─── Given records

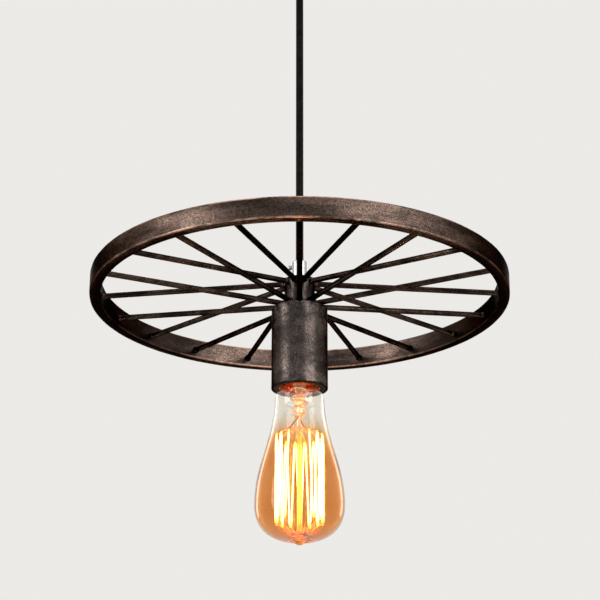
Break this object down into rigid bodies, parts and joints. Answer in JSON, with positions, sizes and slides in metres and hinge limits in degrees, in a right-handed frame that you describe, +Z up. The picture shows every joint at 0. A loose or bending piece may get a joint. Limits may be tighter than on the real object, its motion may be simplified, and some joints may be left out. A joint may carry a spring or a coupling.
{
  "type": "wheel pendant lamp",
  "caption": "Spoked iron wheel hung flat on a single cable, with a lampholder cup and a long Edison-style bulb under its hub.",
  "frame": {"origin": "middle of the ceiling bracket's top face, where it meets the ceiling", "axes": "+Z up out of the ceiling; the lamp hangs to -Z; +X along the bracket's strap; -Y towards the picture's camera"},
  "size_m": [0.3, 0.3, 0.491],
  "materials": {
    "iron": "mottled antique bronze, worn to copper at the edges",
    "cup_iron": "mottled dark gunmetal bronze",
    "chrome": "bright",
    "zinc": "zinc plated",
    "brass": "satin",
    "bakelite": "black, semi-gloss",
    "block_plastic": "matt",
    "insert_ceramic": "matt",
    "cable_black": "glossy",
    "core_brown": "satin",
    "core_blue": "satin",
    "core_green_yellow": "satin",
    "amber_glass": "clear amber",
    "stem_glass": "clear",
    "black_glass": "glossy",
    "wire": "bright",
    "filament": "glowing",
    "solder": "satin"
  },
  "bodies": {
    "ceiling": {"ceiling_bracket": "zinc"},
    "left_screw": {"canopy_screw_left": "zinc"},
    "right_screw": {"canopy_screw_right": "zinc"},
    "canopy": {"canopy": "iron", "terminal_block": "block_plastic", "terminal_sleeves": "brass", "terminal_screws": "zinc", "supply_core_live": "core_brown", "supply_core_neutral": "core_blue", "supply_core_earth": "core_green_yellow"},
    "canopy_grip": {"canopy_grip": "chrome", "canopy_grip_nut": "zinc", "canopy_cable_end": "cable_black"},
    "canopy_clamp": {"canopy_grip_screw": "chrome"},
    "cable": {"cable": "cable_black"},
    "lamp": {"lamp_grip": "chrome", "lamp_cable_end": "cable_black", "hub": "iron", "rim": "iron", "spoke_01": "iron", "spoke_02": "iron", "spoke_03": "iron", "spoke_04": "iron", "spoke_05": "iron", "spoke_06": "iron", "spoke_07": "iron", "spoke_08": "iron", "spoke_09": "iron", "spoke_10": "iron", "spoke_11": "iron", "spoke_12": "iron", "spoke_13": "iron", "spoke_14": "iron", "spoke_15": "iron", "spoke_16": "iron", "spoke_17": "iron", "spoke_18": "iron", "spoke_19": "iron", "spoke_20": "iron", "socket_cup": "cup_iron", "nipple": "brass", "cup_nut": "zinc", "lampholder_cap": "bakelite", "lampholder_insert": "insert_ceramic", "lampholder_skirt": "bakelite", "lampholder_shell": "brass", "lampholder_contact": "brass", "lampholder_screws": "zinc", "lamp_core_live": "core_brown", "lamp_core_neutral": "core_blue", "lamp_core_earth": "core_green_yellow"},
    "lamp_clamp": {"lamp_grip_screw": "chrome"},
    "bulb_tip": {"bulb_insulator": "black_glass", "bulb_contact": "solder"},
    "bulb": {"bulb_cap": "brass", "bulb_glass": "amber_glass", "bulb_stem": "stem_glass", "bulb_leads": "wire", "bulb_supports": "wire", "bulb_filament": "filament"}
  },
  "joints": [
    {"name": "canopy_drop", "type": "slide", "parent": "ceiling", "child": "canopy", "axis": [0, 0, 1], "range_m": [-0.045, 0]},
    {"name": "left_screw_turn", "type": "hinge", "parent": "ceiling", "child": "left_screw", "pos_m": [-0.05, 0, -0.008], "axis": [-1, 0, 0], "range_deg": [0, 1080]},
    {"name": "right_screw_turn", "type": "hinge", "parent": "ceiling", "child": "right_screw", "pos_m": [0.05, 0, -0.008], "axis": [1, 0, 0], "range_deg": [0, 1080]},
    {"name": "pendant_turn", "type": "hinge", "parent": "canopy", "child": "canopy_grip", "pos_m": [0, 0, -0.026], "axis": [0, 0, 1], "range_deg": [-175, 175]},
    {"name": "canopy_clamp_turn", "type": "hinge", "parent": "canopy_grip", "child": "canopy_clamp", "pos_m": [0.006, 0, -0.0357], "axis": [1, 0, 0], "range_deg": [0, 720]},
    {"name": "cable_swing", "type": "hinge", "parent": "canopy_grip", "child": "cable", "pos_m": [0, 0, -0.0397], "axis": [0, 1, 0], "range_deg": [-20, 20]},
    {"name": "lamp_tilt", "type": "hinge", "parent": "cable", "child": "lamp", "pos_m": [0, 0, -0.2827], "axis": [1, 0, 0], "range_deg": [-20, 20]},
    {"name": "lamp_clamp_turn", "type": "hinge", "parent": "lamp", "child": "lamp_clamp", "pos_m": [-0.006, 0, -0.2867], "axis": [-1, 0, 0], "range_deg": [0, 720]},
    {"name": "bulb_travel", "type": "slide", "parent": "lamp", "child": "bulb_tip", "axis": [0, 0, 1], "range_m": [-0.0182, 0]},
    {"name": "bulb_turn", "type": "hinge", "parent": "bulb_tip", "child": "bulb", "pos_m": [0, 0, -0.37], "axis": [0, 0, 1], "range_deg": [-1800, 0]}
  ],
  "couplings": [
    {"joint": "bulb_travel", "follows": "bulb_turn", "m_per_rad": 0.00057757}
  ]
}
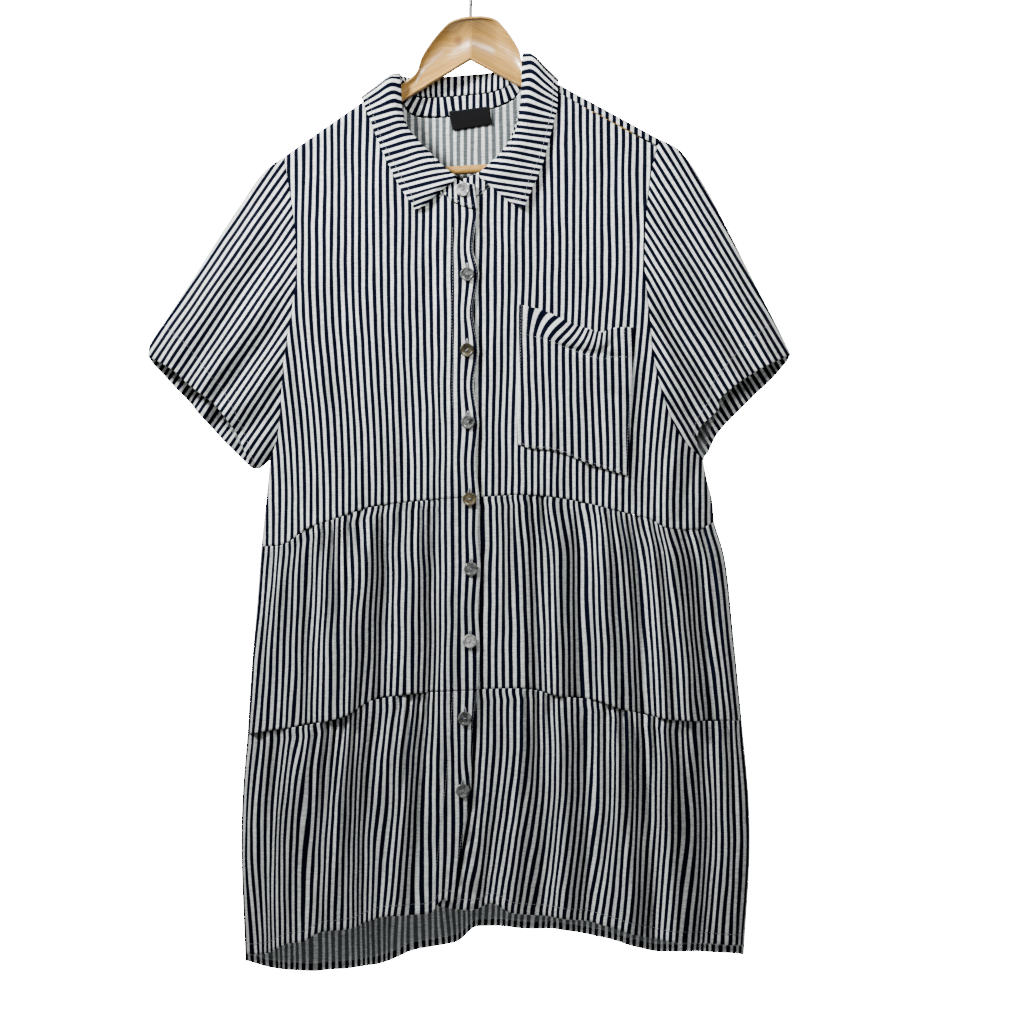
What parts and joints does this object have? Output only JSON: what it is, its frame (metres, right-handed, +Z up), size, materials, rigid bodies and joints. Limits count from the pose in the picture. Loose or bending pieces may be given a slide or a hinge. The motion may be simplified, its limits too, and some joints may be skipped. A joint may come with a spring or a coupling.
{
  "type": "gathered tier shirt dress with wooden bar hanger",
  "caption": "Short-sleeved shirt dress in striped cloth with gathered skirt tiers, buttoned down the front and hung on a wooden hanger with a trouser bar",
  "frame": {"origin": "inner top of the hanger's hook, where a rod carries it", "axes": "+Z up, the front faces -Y, +X is the wearer's left"},
  "size_m": [0.6486, 0.0767, 1.0475],
  "materials": {
    "striped_cloth": "matte woven cotton in navy and off-white stripes",
    "label_cloth": "plain black woven label",
    "button_shell": "smooth shell-like grey and olive",
    "hanger_wood": "clear satin lacquer on amber wood",
    "hook_steel": "bright plated wire"
  },
  "bodies": {
    "root": {"bodice_front_right": "striped_cloth", "bodice_front_left": "striped_cloth", "bodice_back": "striped_cloth", "sleeve_right": "striped_cloth", "sleeve_left": "striped_cloth", "tier_upper_right": "striped_cloth", "tier_upper_left": "striped_cloth", "tier_lower_right": "striped_cloth", "tier_lower_left": "striped_cloth", "tier_upper_back": "striped_cloth", "tier_lower_back": "striped_cloth", "collar_fall": "striped_cloth", "collar_stand": "striped_cloth", "chest_pocket": "striped_cloth", "neck_label": "label_cloth", "button_1": "button_shell", "button_2": "button_shell", "button_3": "button_shell", "button_4": "button_shell", "button_5": "button_shell", "button_6": "button_shell", "button_7": "button_shell", "button_8": "button_shell", "button_9": "button_shell", "hanger_arch": "hanger_wood", "hanger_bar": "hanger_wood", "hanger_hook": "hook_steel"}
  },
  "joints": []
}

──────

Directions for this task: Copy out the whole listing exactly; please set it all down.

Exercise output:
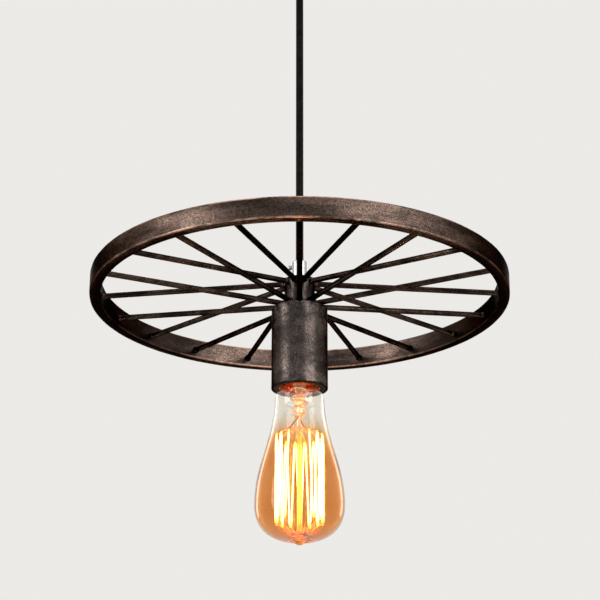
Break this object down into rigid bodies, parts and joints. Answer in JSON, with positions, sizes and slides in metres and hinge limits in degrees, in a right-handed frame that you describe, +Z up. The picture shows every joint at 0. A loose or bending piece may get a joint. Limits may be tighter than on the real object, its motion may be simplified, and some joints may be left out. A joint may carry a spring or a coupling.
{
  "type": "wheel pendant lamp",
  "caption": "Spoked iron wheel hung flat on a single cable, with a lampholder cup and a long Edison-style bulb under its hub.",
  "frame": {"origin": "middle of the ceiling bracket's top face, where it meets the ceiling", "axes": "+Z up out of the ceiling; the lamp hangs to -Z; +X along the bracket's strap; -Y towards the picture's camera"},
  "size_m": [0.3, 0.3, 0.491],
  "materials": {
    "iron": "mottled antique bronze, worn to copper at the edges",
    "cup_iron": "mottled dark gunmetal bronze",
    "chrome": "bright",
    "zinc": "zinc plated",
    "brass": "satin",
    "bakelite": "black, semi-gloss",
    "block_plastic": "matt",
    "insert_ceramic": "matt",
    "cable_black": "glossy",
    "core_brown": "satin",
    "core_blue": "satin",
    "core_green_yellow": "satin",
    "amber_glass": "clear amber",
    "stem_glass": "clear",
    "black_glass": "glossy",
    "wire": "bright",
    "filament": "glowing",
    "solder": "satin"
  },
  "bodies": {
    "ceiling": {"ceiling_bracket": "zinc"},
    "left_screw": {"canopy_screw_left": "zinc"},
    "right_screw": {"canopy_screw_right": "zinc"},
    "canopy": {"canopy": "iron", "terminal_block": "block_plastic", "terminal_sleeves": "brass", "terminal_screws": "zinc", "supply_core_live": "core_brown", "supply_core_neutral": "core_blue", "supply_core_earth": "core_green_yellow"},
    "canopy_grip": {"canopy_grip": "chrome", "canopy_grip_nut": "zinc", "canopy_cable_end": "cable_black"},
    "canopy_clamp": {"canopy_grip_screw": "chrome"},
    "cable": {"cable": "cable_black"},
    "lamp": {"lamp_grip": "chrome", "lamp_cable_end": "cable_black", "hub": "iron", "rim": "iron", "spoke_01": "iron", "spoke_02": "iron", "spoke_03": "iron", "spoke_04": "iron", "spoke_05": "iron", "spoke_06": "iron", "spoke_07": "iron", "spoke_08": "iron", "spoke_09": "iron", "spoke_10": "iron", "spoke_11": "iron", "spoke_12": "iron", "spoke_13": "iron", "spoke_14": "iron", "spoke_15": "iron", "spoke_16": "iron", "spoke_17": "iron", "spoke_18": "iron", "spoke_19": "iron", "spoke_20": "iron", "socket_cup": "cup_iron", "nipple": "brass", "cup_nut": "zinc", "lampholder_cap": "bakelite", "lampholder_insert": "insert_ceramic", "lampholder_skirt": "bakelite", "lampholder_shell": "brass", "lampholder_contact": "brass", "lampholder_screws": "zinc", "lamp_core_live": "core_brown", "lamp_core_neutral": "core_blue", "lamp_core_earth": "core_green_yellow"},
    "lamp_clamp": {"lamp_grip_screw": "chrome"},
    "bulb_tip": {"bulb_insulator": "black_glass", "bulb_contact": "solder"},
    "bulb": {"bulb_cap": "brass", "bulb_glass": "amber_glass", "bulb_stem": "stem_glass", "bulb_leads": "wire", "bulb_supports": "wire", "bulb_filament": "filament"}
  },
  "joints": [
    {"name": "canopy_drop", "type": "slide", "parent": "ceiling", "child": "canopy", "axis": [0, 0, 1], "range_m": [-0.045, 0]},
    {"name": "left_screw_turn", "type": "hinge", "parent": "ceiling", "child": "left_screw", "pos_m": [-0.05, 0, -0.008], "axis": [-1, 0, 0], "range_deg": [0, 1080]},
    {"name": "right_screw_turn", "type": "hinge", "parent": "ceiling", "child": "right_screw", "pos_m": [0.05, 0, -0.008], "axis": [1, 0, 0], "range_deg": [0, 1080]},
    {"name": "pendant_turn", "type": "hinge", "parent": "canopy", "child": "canopy_grip", "pos_m": [0, 0, -0.026], "axis": [0, 0, 1], "range_deg": [-175, 175]},
    {"name": "canopy_clamp_turn", "type": "hinge", "parent": "canopy_grip", "child": "canopy_clamp", "pos_m": [0.006, 0, -0.0357], "axis": [1, 0, 0], "range_deg": [0, 720]},
    {"name": "cable_swing", "type": "hinge", "parent": "canopy_grip", "child": "cable", "pos_m": [0, 0, -0.0397], "axis": [0, 1, 0], "range_deg": [-20, 20]},
    {"name": "lamp_tilt", "type": "hinge", "parent": "cable", "child": "lamp", "pos_m": [0, 0, -0.2827], "axis": [1, 0, 0], "range_deg": [-20, 20]},
    {"name": "lamp_clamp_turn", "type": "hinge", "parent": "lamp", "child": "lamp_clamp", "pos_m": [-0.006, 0, -0.2867], "axis": [-1, 0, 0], "range_deg": [0, 720]},
    {"name": "bulb_travel", "type": "slide", "parent": "lamp", "child": "bulb_tip", "axis": [0, 0, 1], "range_m": [-0.0182, 0]},
    {"name": "bulb_turn", "type": "hinge", "parent": "bulb_tip", "child": "bulb", "pos_m": [0, 0, -0.37], "axis": [0, 0, 1], "range_deg": [-1800, 0]}
  ],
  "couplings": [
    {"joint": "bulb_travel", "follows": "bulb_turn", "m_per_rad": 0.00057757}
  ]
}
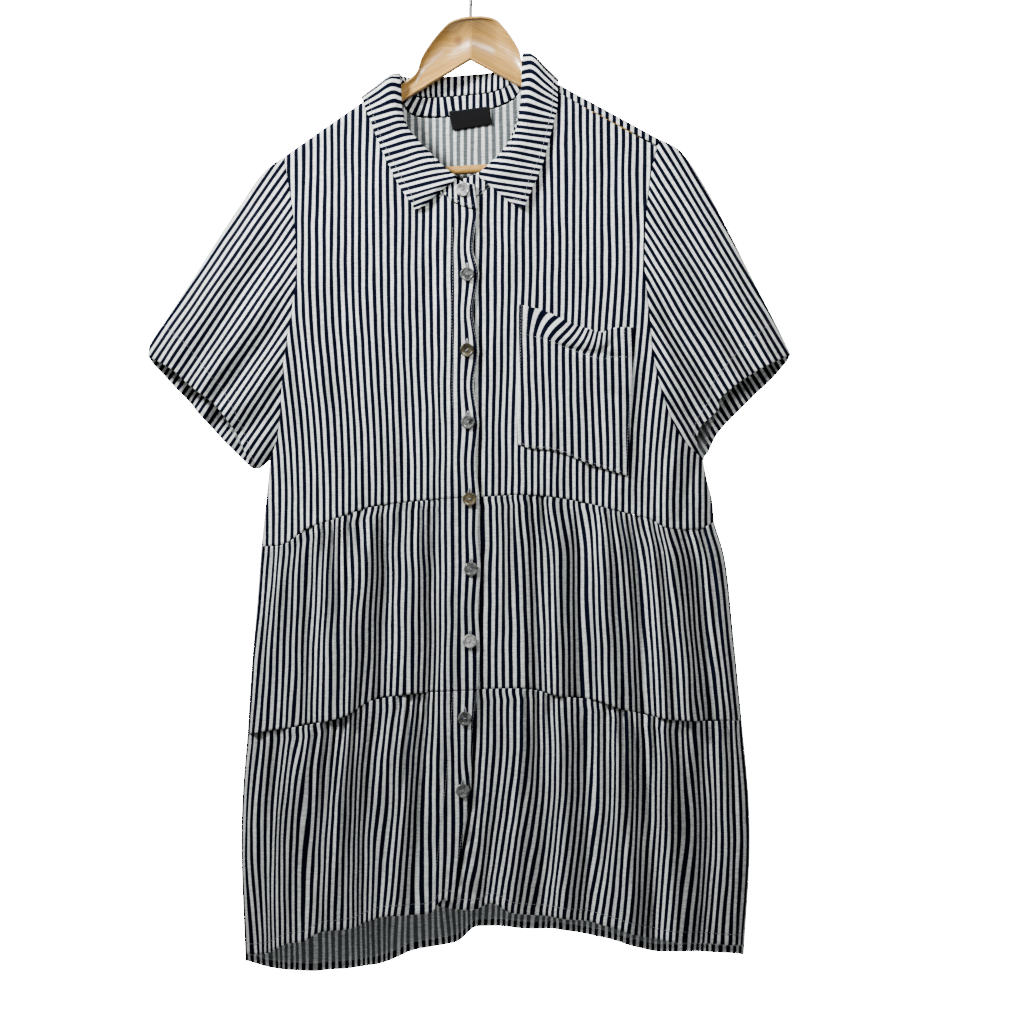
What parts and joints does this object have? Output only JSON: what it is, its frame (metres, right-handed, +Z up), size, materials, rigid bodies and joints. Limits count from the pose in the picture. Loose or bending pieces may be given a slide or a hinge. The motion may be simplified, its limits too, and some joints may be skipped. A joint may come with a spring or a coupling.
{
  "type": "gathered tier shirt dress with wooden bar hanger",
  "caption": "Short-sleeved shirt dress in striped cloth with gathered skirt tiers, buttoned down the front and hung on a wooden hanger with a trouser bar",
  "frame": {"origin": "inner top of the hanger's hook, where a rod carries it", "axes": "+Z up, the front faces -Y, +X is the wearer's left"},
  "size_m": [0.6486, 0.0767, 1.0475],
  "materials": {
    "striped_cloth": "matte woven cotton in navy and off-white stripes",
    "label_cloth": "plain black woven label",
    "button_shell": "smooth shell-like grey and olive",
    "hanger_wood": "clear satin lacquer on amber wood",
    "hook_steel": "bright plated wire"
  },
  "bodies": {
    "root": {"bodice_front_right": "striped_cloth", "bodice_front_left": "striped_cloth", "bodice_back": "striped_cloth", "sleeve_right": "striped_cloth", "sleeve_left": "striped_cloth", "tier_upper_right": "striped_cloth", "tier_upper_left": "striped_cloth", "tier_lower_right": "striped_cloth", "tier_lower_left": "striped_cloth", "tier_upper_back": "striped_cloth", "tier_lower_back": "striped_cloth", "collar_fall": "striped_cloth", "collar_stand": "striped_cloth", "chest_pocket": "striped_cloth", "neck_label": "label_cloth", "button_1": "button_shell", "button_2": "button_shell", "button_3": "button_shell", "button_4": "button_shell", "button_5": "button_shell", "button_6": "button_shell", "button_7": "button_shell", "button_8": "button_shell", "button_9": "button_shell", "hanger_arch": "hanger_wood", "hanger_bar": "hanger_wood", "hanger_hook": "hook_steel"}
  },
  "joints": []
}